Infinite-Horizon Optimal Control of Jump-Diffusion Models for Pollution-Dependent Disasters
By: Daria Sakhanda, Joshué Helí Ricalde-Guerrero
Potential Business Impact:
Helps predict when big disasters might happen.
The paper develops a unified framework for stochastic growth models with environmental risk, in which rare but catastrophic shocks interact with capital accumulation and pollution. The analysis begins with a Poisson process formulation, leading to a Hamilton-Jacobi-Bellman (HJB) equation with jump terms that admits closed-form candidate solutions and yields a composite state variable capturing exposure to rare shocks.
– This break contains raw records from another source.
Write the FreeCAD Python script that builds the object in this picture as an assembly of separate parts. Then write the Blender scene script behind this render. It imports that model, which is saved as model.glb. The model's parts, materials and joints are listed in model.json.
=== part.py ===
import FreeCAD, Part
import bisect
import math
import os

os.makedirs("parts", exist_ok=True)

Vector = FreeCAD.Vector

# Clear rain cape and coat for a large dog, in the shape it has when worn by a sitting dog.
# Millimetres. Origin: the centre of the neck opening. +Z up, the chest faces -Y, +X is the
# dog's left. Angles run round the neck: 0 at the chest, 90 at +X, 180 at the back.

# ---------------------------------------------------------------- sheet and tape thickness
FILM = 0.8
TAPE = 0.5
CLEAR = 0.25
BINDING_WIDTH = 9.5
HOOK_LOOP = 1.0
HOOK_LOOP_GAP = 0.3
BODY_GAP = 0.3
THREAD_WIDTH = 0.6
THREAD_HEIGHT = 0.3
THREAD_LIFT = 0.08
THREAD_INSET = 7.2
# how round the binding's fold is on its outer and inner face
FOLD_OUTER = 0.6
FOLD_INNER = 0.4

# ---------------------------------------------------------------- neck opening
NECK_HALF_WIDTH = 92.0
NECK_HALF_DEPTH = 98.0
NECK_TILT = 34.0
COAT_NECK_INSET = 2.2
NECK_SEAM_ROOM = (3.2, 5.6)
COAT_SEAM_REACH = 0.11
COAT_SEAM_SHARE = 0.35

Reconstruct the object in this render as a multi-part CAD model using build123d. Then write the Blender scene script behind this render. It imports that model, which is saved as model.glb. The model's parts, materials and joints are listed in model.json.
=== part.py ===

The framework is then extended by endogenizing disaster intensity via a nonhomogeneous Poisson process, showing how environmental degradation amplifies macroeconomic risk and strengthens incentives for abatement. A further extension introduces pollution diffusion alongside state-dependent jump intensity, yielding a tractable jump-diffusion HJB that decomposes naturally into capital and pollution components under power-type value functions. Finally, a formulation in terms of Poisson random measures unifies the dynamics, makes arrivals and compensators explicit, and accommodates state-dependent magnitudes. Together, these results establish rigorous verification theorems, highlight how vulnerability emerges endogenously from the joint evolution of capital and pollution, and show that the prospect of rare, state-dependent disasters fundamentally reshapes optimal intertemporal trade-offs.